Distribute training


#1

I’m facing a trouble when i try training mnist by distributing on mxnet. and i got the following information:

Traceback (most recent call last):
File “train_mnist.py”, line 25, in
from common import find_mxnet, fit
File “/home/lm/incubator-mxnet/example/image-classification/common/find_mxnet.py”, line 24, in
import mxnet as mx
File “/home/lm/incubator-mxnet/example/image-classification/common/…/…/…/python/mxnet/init.py”, line 25, in
from . import engine
File “/home/lm/incubator-mxnet/example/image-classification/common/…/…/…/python/mxnet/engine.py”, line 23, in
from .base import _LIB, check_call
File “/home/lm/incubator-mxnet/example/image-classification/common/…/…/…/python/mxnet/base.py”, line 29, in
import numpy as np
ImportError: No module named numpy
Traceback (most recent call last):
File “train_mnist.py”, line 25, in
from common import find_mxnet, fit
File “/home/lm/incubator-mxnet/example/image-classification/common/find_mxnet.py”, line 24, in
import mxnet as mx
File “/home/lm/incubator-mxnet/example/image-classification/common/…/…/…/python/mxnet/init.py”, line 25, in
from . import engine
File “/home/lm/incubator-mxnet/example/image-classification/common/…/…/…/python/mxnet/engine.py”, line 23, in
from .base import _LIB, check_call
File “/home/lm/incubator-mxnet/example/image-classification/common/…/…/…/python/mxnet/base.py”, line 29, in
import numpy as np
ImportError: No module named numpy
Exception in thread Thread-3:
Traceback (most recent call last):
File “/home/lm/anaconda3/envs/lm2/lib/python2.7/threading.py”, line 801, in __bootstrap_inner
self.run()
File “/home/lm/anaconda3/envs/lm2/lib/python2.7/threading.py”, line 754, in run
self.__target(*self.__args, **self.__kwargs)
File “/home/lm/incubator-mxnet/tools/…/dmlc-core/tracker/dmlc_tracker/ssh.py”, line 61, in run
subprocess.check_call(prog, shell = True)
File “/home/lm/anaconda3/envs/lm2/lib/python2.7/subprocess.py”, line 186, in check_call
raise CalledProcessError(retcode, cmd)
CalledProcessError: Command ‘ssh -o StrictHostKeyChecking=no lm@10.10.143.238 -p 22 ‘export LD_LIBRARY_PATH=/home/lm/PSPNet/build/lib:/usr/local/cuda-8.0/lib64; export DMLC_ROLE=worker; export DMLC_PS_ROOT_PORT=9108; export DMLC_PS_ROOT_URI=10.10.143.108; export DMLC_NUM_SERVER=1; export DMLC_NUM_WORKER=1; cd /home/lm/incubator-mxnet/example/image-classification/; python train_mnist.py --network lenet --kv-store dist_device_sync’’ returned non-zero exit status 1

training mnist on a single machine is no problem, i can import numpy in python when training on a single machine.
what can i do?


#2

Can you copy paste your entire code please?


#4

Thank you for your reply.
Here are my entire code.
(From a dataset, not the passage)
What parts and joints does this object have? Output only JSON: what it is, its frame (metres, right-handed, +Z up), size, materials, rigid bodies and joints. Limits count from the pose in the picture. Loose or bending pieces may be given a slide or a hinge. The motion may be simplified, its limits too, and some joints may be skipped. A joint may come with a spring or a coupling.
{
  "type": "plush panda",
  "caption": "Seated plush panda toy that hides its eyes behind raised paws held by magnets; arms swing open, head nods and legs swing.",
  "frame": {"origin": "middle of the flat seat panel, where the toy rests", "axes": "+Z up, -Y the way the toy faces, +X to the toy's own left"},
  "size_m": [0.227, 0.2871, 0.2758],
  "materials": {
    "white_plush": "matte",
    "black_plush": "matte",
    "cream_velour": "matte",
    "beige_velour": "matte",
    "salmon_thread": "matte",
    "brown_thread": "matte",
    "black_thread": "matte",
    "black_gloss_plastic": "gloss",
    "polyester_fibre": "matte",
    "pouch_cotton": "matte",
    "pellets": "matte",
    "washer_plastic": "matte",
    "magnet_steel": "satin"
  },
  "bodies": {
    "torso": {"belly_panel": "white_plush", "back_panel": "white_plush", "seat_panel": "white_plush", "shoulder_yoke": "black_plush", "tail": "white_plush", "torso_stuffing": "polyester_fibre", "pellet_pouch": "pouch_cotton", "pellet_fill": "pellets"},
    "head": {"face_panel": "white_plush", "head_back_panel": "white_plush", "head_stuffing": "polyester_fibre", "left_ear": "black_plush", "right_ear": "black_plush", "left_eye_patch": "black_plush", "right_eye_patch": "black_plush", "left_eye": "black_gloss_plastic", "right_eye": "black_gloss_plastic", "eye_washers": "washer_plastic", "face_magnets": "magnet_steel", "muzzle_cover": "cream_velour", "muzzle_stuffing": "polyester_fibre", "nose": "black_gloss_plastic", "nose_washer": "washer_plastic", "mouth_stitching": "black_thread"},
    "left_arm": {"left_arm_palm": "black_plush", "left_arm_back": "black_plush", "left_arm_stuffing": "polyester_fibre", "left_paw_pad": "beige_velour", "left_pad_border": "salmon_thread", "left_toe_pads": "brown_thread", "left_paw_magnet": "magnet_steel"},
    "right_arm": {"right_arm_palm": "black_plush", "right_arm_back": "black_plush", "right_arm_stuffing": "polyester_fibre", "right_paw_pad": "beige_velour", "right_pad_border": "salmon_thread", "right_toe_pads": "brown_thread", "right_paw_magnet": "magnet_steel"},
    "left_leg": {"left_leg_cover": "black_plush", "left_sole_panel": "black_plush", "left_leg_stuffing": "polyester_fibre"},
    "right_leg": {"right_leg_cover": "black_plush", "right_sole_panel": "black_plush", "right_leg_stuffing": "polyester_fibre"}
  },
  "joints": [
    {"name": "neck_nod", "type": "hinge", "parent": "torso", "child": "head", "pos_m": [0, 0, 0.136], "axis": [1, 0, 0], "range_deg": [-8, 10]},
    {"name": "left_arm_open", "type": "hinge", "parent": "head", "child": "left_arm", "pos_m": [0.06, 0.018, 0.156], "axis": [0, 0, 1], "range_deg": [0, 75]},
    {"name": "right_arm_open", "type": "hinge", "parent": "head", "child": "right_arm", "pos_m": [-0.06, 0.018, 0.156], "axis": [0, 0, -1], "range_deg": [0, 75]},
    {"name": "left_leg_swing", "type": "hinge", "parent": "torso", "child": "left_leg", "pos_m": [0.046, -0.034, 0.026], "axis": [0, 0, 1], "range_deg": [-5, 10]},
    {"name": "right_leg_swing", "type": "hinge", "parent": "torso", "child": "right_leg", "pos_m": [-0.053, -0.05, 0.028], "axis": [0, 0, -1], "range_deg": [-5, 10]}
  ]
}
I’m already cd to the ~/incubator-mxnet/example/image-classification dir. Then run
python …/…/tools/launch.py -n 1 --launcher ssh -H hostfile python train_mnist.py --network lenet --kv-store dist_device_sync
or
python …/…/tools/launch.py -n 2 --launcher ssh -H hostfile python train_mnist.py --network lenet --kv-store dist_device_sync
the content of host file is one ip address or two ip address.
but i got the same problem.
I had debugged the code, the main problem is that i can not import numpy in base.py, but when i training on a single machine(not distribution) i can import numpy. What did i do wrong?


#5

Do you confirm that each machine is configured with python, MXNet, numpy, etc?